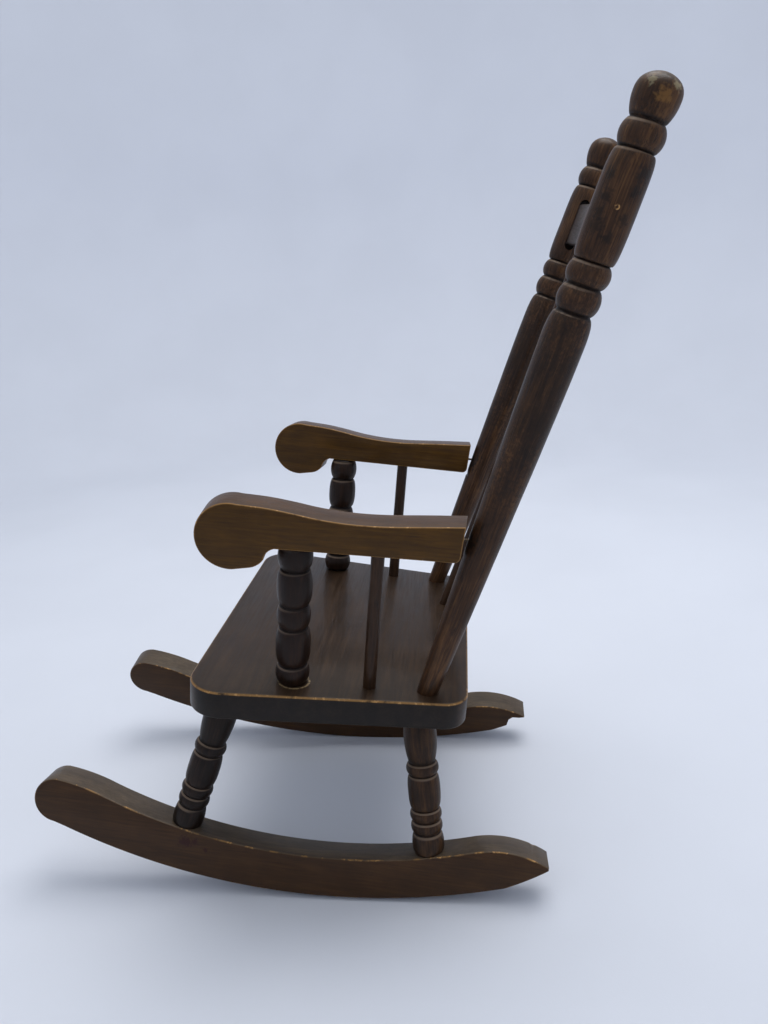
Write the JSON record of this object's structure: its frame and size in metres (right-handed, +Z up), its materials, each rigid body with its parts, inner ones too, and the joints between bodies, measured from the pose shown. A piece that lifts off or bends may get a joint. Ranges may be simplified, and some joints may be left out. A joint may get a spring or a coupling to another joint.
{
  "type": "miniature rocking chair",
  "caption": "Doll-size wooden rocking chair with turned legs and posts, scrolled arms, a spindle back and curved rockers.",
  "frame": {"origin": "middle of the chair's footprint box, on the level its rockers stand on", "axes": "+Z up, the sitter faces -Y, the sitter's left is +X; the chair leans back as it does when it stands empty"},
  "size_m": [0.1892, 0.3223, 0.3774],
  "materials": {
    "walnut_stain": "semi-gloss varnish over walnut stain",
    "amber_stain": "semi-gloss varnish over amber brown stain",
    "dark_stain": "semi-gloss varnish over dark brown stain",
    "steel": "dull"
  },
  "bodies": {
    "root": {"seat_board": "walnut_stain", "rocker_left": "walnut_stain", "rocker_right": "walnut_stain", "leg_front_left": "dark_stain", "leg_front_right": "dark_stain", "leg_rear_left": "dark_stain", "leg_rear_right": "dark_stain", "arm_post_left": "dark_stain", "arm_post_right": "dark_stain", "arm_spindle_left": "dark_stain", "arm_spindle_right": "dark_stain", "armrest_left": "amber_stain", "armrest_right": "amber_stain", "back_post_left": "dark_stain", "back_post_right": "dark_stain", "crest_rail": "dark_stain", "back_spindle_left": "dark_stain", "back_spindle_middle": "dark_stain", "back_spindle_right": "dark_stain", "crest_brad_left": "steel", "crest_brad_right": "steel", "arm_nail_left": "steel", "arm_nail_right": "steel"}
  },
  "joints": []
}
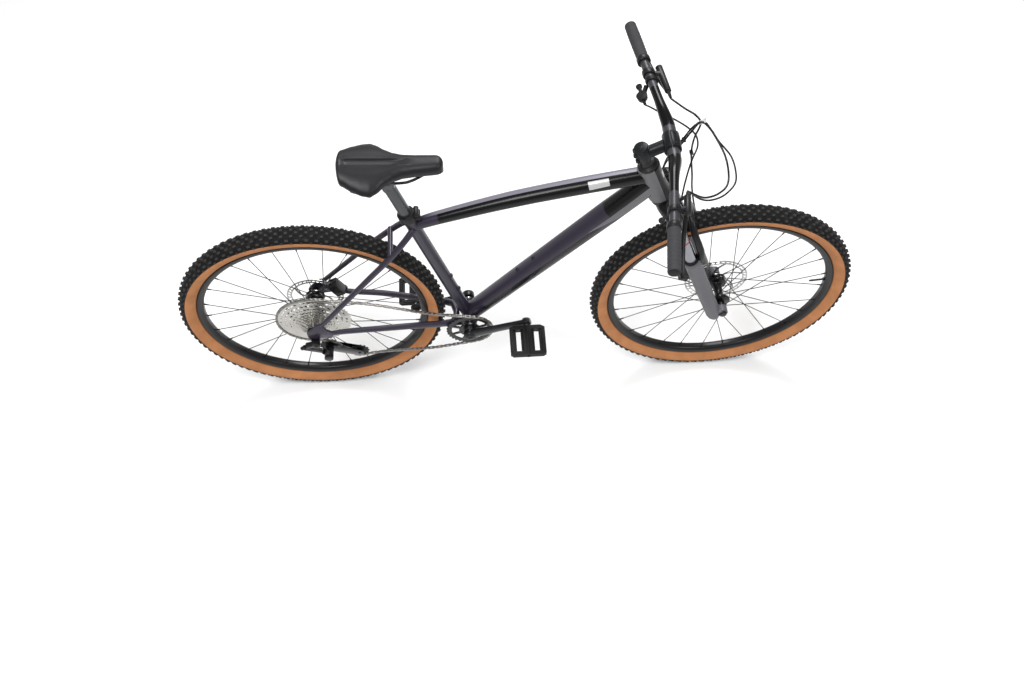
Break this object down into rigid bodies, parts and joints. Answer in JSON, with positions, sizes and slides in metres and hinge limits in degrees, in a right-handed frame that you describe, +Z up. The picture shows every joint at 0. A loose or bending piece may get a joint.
□ □ □ □ □
- What you have to do -
Pull every line containing the word "joints" out of the material.

- Task result -
Write the JSON record of this object's structure: its frame and size in metres (right-handed, +Z up), its materials, each rigid body with its parts, inner ones too, and the joints between bodies, measured from the pose shown. A piece that lifts off or bends may get a joint. Ranges may be simplified, and some joints may be left out. A joint may get a spring or a coupling to another joint.
  "joints": []
Break this object down into rigid bodies, parts and joints. Answer in JSON, with positions, sizes and slides in metres and hinge limits in degrees, in a right-handed frame that you describe, +Z up. The picture shows every joint at 0. A loose or bending piece may get a joint.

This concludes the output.